■ **INSTRUCTIONS FOR THE TASK**:
Which lines run from the first one up to and including the one with "chamfer_h = 56; // [40:1:70]"? Print exactly those.

===============

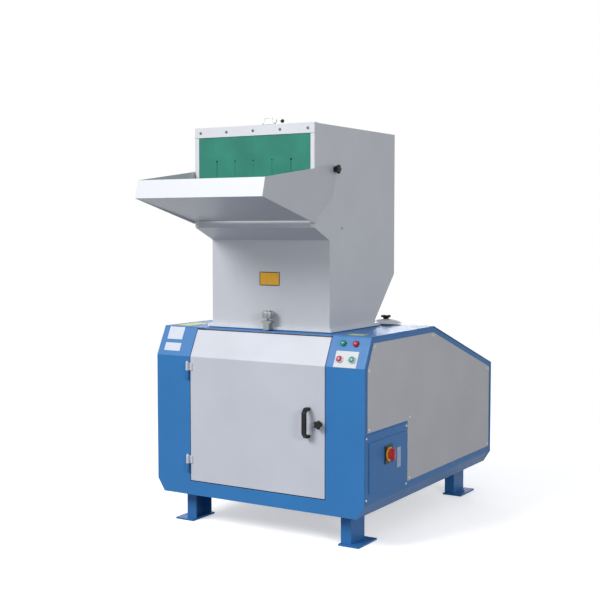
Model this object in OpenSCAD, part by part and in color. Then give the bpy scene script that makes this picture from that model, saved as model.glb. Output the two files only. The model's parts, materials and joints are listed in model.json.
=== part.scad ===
// Plastic granulator: a low sheet steel cabinet on four channel feet holds a cutting chamber
// with a three-row rotor, a belt drive and a granulate bin behind a front door. A tilting
// hopper with a curtained mouth and a fold-up feed tray stands on the deck.
// Lengths are millimetres. The front face is y = 0 inside the modules, the floor is z = 0.

/* [Cabinet] */
// Width of the cabinet across the front
cabinet_w = 1060; // [1000:2:1300]
// Length of the cabinet from the front face to the back
cabinet_l = 1360; // [1200:2:1640]
// Height of the cabinet's underside over the floor
foot_h = 139; // [110:0.2:170]
// Height of the deck over the cabinet's underside
deck_h = 746; // [700:0.2:900]
// Height of the sloped control strip at the top of the front
slant_h = 126; // [100:1:160]
// How far the control strip leans back
slant_run = 62.5; // [50:0.5:80]
// Length of the level deck behind the control strip
deck_l = 601.5; // [590:0.5:640]
// How far the rear slope drops from the deck to the back
slope_drop = 235; // [150:1:300]
// Thickness of the cabinet's sheet steel
sheet = 3; // [2:0.5:5]
// Thickness of the deck plate
deck_t = 5; // [4:0.5:8]
// Width of the chamfer along each bottom edge
chamfer_w = 36; // [20:1:45]
// Height of the chamfer along each bottom edge
chamfer_h = 56; // [40:1:70]

/* [Door] */
// Width of the blue column on each side of the door opening
column_w = 182; // [176:0.2:220]
// Height of the rail under the door opening
rail_h = 62; // [50:1:80]
// Gap between the door and its opening
door_gap = 4; // [3.5:0.5:6]
// Depth of the door's folded edges
door_edge = 20; // [14:1:22]
// Height of the door handle's middle over the floor
handle_z = 520; // [430:1:600]

/* [Cutting chamber] */
// Space beside the chamber for the drive, on each side
drive_w = 230; // [225:1:280]
// Distance from the front face to the chamber's opening
chamber_y = 113; // [110:1:125]
// Length of the chamber's opening, front to back
chamber_l = 412; // [400:1:440]
// Radius of the circle that the rotor blades cut
cut_r = 150; // [125:1:180]
// Height of the deck over the circle that the blades cut
rotor_cover = 10; // [5:1:30]
// Number of blade rows around the rotor
blade_rows = 3; // [2:1:4]
// Number of blades along the rotor
blade_count = 5; // [3:1:6]
// Diameter of the holes in the screen
screen_hole_d = 14; // [10:1:18]

/* [Hopper] */
// Depth of the hopper box from the mouth back
hopper_l = 725.7; // [700:1:760]
// Height of the hopper over its flange
hopper_h = 855; // [780:5:950]
// Height of the neck in front, over the flange
neck_h = 374; // [340:2:420]
// Height of the mouth opening
mouth_h = 396; // [360:2:440]
// How far the mouth stands in front of the neck
mouth_out = 123.7; // [100:1:130]
// Thickness of the hopper's sheet steel
hopper_t = 3; // [2:0.5:4]
// Length of the feed tray from its hinge to the lip
tray_l = 405; // [360:1:410]
// Slope of the feed tray in degrees
tray_slope = 13; // [8:1:16]
// Height of the tray's lip
lip_h = 76.5; // [50:1:80]
// Number of flaps in the curtain
flap_count = 6; // [4:1:8]

/* [Drive] */
// Pitch radius of the rotor pulley
pulley_r = 135; // [112:0.5:140]
// Pitch radius of the motor pulley
motor_pulley_r = 60; // [50:1:72]
// Number of drive belts
belt_count = 3; // [2:1:3]
// Radius of the motor's body
motor_r = 112; // [93:1:120]
// Length of the motor's body
motor_l = 330; // [275:5:380]

/* [Hidden] */

// Smoothness of round parts
$fn = 48;
// Overrun that lets a cut pass its face
over = 1;
// Gap between flat faces of pieces that move
run_gap = 0.3;
// Radial clearance of a pin in its bore
pin_gap = 0.05;

// Heights over the floor and places from the front face
half_w = cabinet_w / 2;
deck_z = foot_h + deck_h;
fold_z = deck_z - slant_h;
deck_end = slant_run + deck_l;
rear_z = deck_z - slope_drop;
chamber_w = cabinet_w - 2 * drive_w;
chamber_end = chamber_y + chamber_l;
rotor_y = chamber_y + chamber_l / 2;
rotor_drop = cut_r + rotor_cover;
rotor_z = deck_z - rotor_drop;
slant_rise = slant_run / slant_h;
slant_angle = atan(slant_rise);

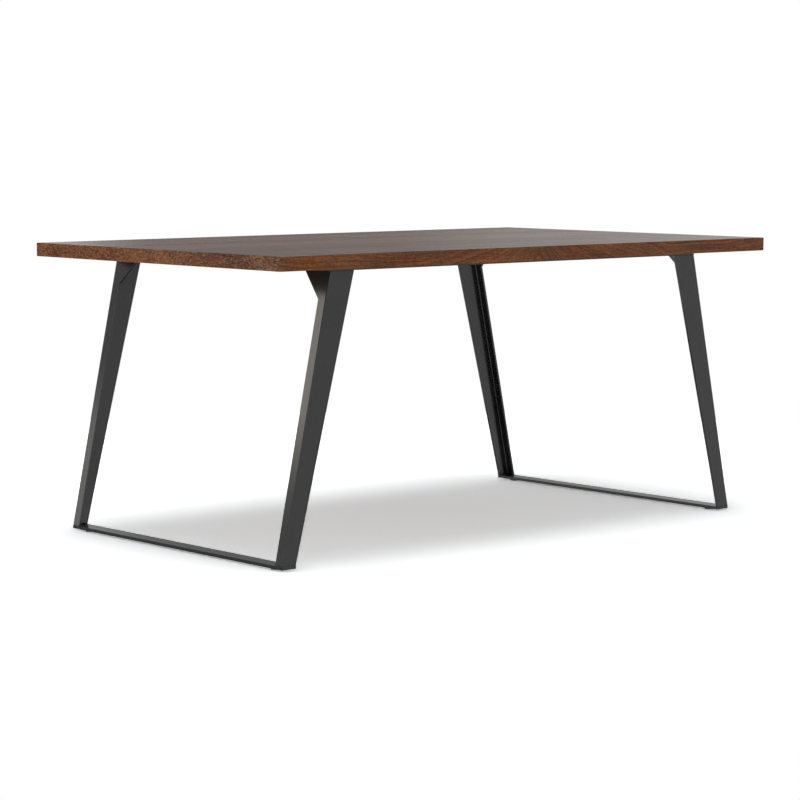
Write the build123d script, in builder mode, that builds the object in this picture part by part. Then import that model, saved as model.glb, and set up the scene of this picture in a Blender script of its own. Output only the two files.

===============

■ **FINAL RESULT**:
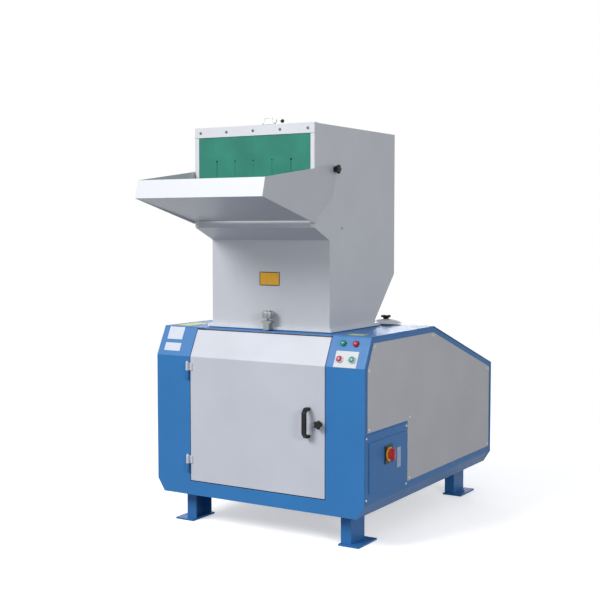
Model this object in OpenSCAD, part by part and in color. Then give the bpy scene script that makes this picture from that model, saved as model.glb. Output the two files only. The model's parts, materials and joints are listed in model.json.
=== part.scad ===
// Plastic granulator: a low sheet steel cabinet on four channel feet holds a cutting chamber
// with a three-row rotor, a belt drive and a granulate bin behind a front door. A tilting
// hopper with a curtained mouth and a fold-up feed tray stands on the deck.
// Lengths are millimetres. The front face is y = 0 inside the modules, the floor is z = 0.

/* [Cabinet] */
// Width of the cabinet across the front
cabinet_w = 1060; // [1000:2:1300]
// Length of the cabinet from the front face to the back
cabinet_l = 1360; // [1200:2:1640]
// Height of the cabinet's underside over the floor
foot_h = 139; // [110:0.2:170]
// Height of the deck over the cabinet's underside
deck_h = 746; // [700:0.2:900]
// Height of the sloped control strip at the top of the front
slant_h = 126; // [100:1:160]
// How far the control strip leans back
slant_run = 62.5; // [50:0.5:80]
// Length of the level deck behind the control strip
deck_l = 601.5; // [590:0.5:640]
// How far the rear slope drops from the deck to the back
slope_drop = 235; // [150:1:300]
// Thickness of the cabinet's sheet steel
sheet = 3; // [2:0.5:5]
// Thickness of the deck plate
deck_t = 5; // [4:0.5:8]
// Width of the chamfer along each bottom edge
chamfer_w = 36; // [20:1:45]
// Height of the chamfer along each bottom edge
chamfer_h = 56; // [40:1:70]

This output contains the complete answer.